Work to do:
Set down the material exactly as given, please, from its first line through the line that includes "net: rows and columns of points.".

[Provided data start]

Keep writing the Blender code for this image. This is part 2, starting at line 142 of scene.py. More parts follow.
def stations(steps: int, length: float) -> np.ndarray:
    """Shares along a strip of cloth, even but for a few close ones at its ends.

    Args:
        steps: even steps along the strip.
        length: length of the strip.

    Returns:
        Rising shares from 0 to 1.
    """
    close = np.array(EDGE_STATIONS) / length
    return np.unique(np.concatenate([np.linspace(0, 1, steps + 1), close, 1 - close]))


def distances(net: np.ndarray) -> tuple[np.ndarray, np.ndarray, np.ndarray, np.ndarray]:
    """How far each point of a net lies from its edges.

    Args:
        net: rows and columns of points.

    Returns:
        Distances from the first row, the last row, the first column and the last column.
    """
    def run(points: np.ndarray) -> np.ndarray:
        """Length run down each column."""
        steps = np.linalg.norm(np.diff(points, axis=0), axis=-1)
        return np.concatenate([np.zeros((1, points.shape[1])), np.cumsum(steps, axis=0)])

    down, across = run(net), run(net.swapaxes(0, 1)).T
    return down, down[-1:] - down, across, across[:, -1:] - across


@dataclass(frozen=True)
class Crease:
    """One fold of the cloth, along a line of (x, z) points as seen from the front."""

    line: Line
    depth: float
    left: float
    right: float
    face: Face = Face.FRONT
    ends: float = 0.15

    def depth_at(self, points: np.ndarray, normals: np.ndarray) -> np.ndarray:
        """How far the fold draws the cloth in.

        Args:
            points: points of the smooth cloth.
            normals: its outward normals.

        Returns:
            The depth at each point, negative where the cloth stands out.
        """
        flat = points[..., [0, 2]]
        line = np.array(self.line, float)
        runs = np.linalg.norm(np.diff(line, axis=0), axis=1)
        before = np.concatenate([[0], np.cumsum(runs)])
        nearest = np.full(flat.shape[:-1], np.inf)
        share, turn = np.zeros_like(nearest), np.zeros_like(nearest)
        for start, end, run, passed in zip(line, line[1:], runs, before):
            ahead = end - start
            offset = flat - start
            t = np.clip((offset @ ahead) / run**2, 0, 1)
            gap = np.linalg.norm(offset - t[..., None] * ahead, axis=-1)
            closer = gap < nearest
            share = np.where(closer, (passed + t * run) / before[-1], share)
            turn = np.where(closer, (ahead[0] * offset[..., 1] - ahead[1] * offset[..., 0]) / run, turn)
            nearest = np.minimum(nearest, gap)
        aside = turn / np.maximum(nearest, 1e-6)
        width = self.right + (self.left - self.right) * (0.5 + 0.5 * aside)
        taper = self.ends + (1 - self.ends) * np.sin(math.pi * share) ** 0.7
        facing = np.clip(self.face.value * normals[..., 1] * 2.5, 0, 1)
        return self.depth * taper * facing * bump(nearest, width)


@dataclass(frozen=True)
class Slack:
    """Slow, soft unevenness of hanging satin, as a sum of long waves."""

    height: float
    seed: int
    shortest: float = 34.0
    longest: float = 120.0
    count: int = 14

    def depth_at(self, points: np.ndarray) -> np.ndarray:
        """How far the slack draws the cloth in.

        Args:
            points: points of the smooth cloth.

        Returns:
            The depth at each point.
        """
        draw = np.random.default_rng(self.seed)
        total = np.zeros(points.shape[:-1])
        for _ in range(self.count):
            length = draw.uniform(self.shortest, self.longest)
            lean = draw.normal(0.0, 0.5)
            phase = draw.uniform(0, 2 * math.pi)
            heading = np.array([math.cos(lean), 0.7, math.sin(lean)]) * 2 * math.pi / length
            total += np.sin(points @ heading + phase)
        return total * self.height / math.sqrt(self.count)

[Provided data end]

Expected answer:
Keep writing the Blender code for this image. This is part 2, starting at line 142 of scene.py. More parts follow.
def stations(steps: int, length: float) -> np.ndarray:
    """Shares along a strip of cloth, even but for a few close ones at its ends.

    Args:
        steps: even steps along the strip.
        length: length of the strip.

    Returns:
        Rising shares from 0 to 1.
    """
    close = np.array(EDGE_STATIONS) / length
    return np.unique(np.concatenate([np.linspace(0, 1, steps + 1), close, 1 - close]))


def distances(net: np.ndarray) -> tuple[np.ndarray, np.ndarray, np.ndarray, np.ndarray]:
    """How far each point of a net lies from its edges.

    Args:
        net: rows and columns of points.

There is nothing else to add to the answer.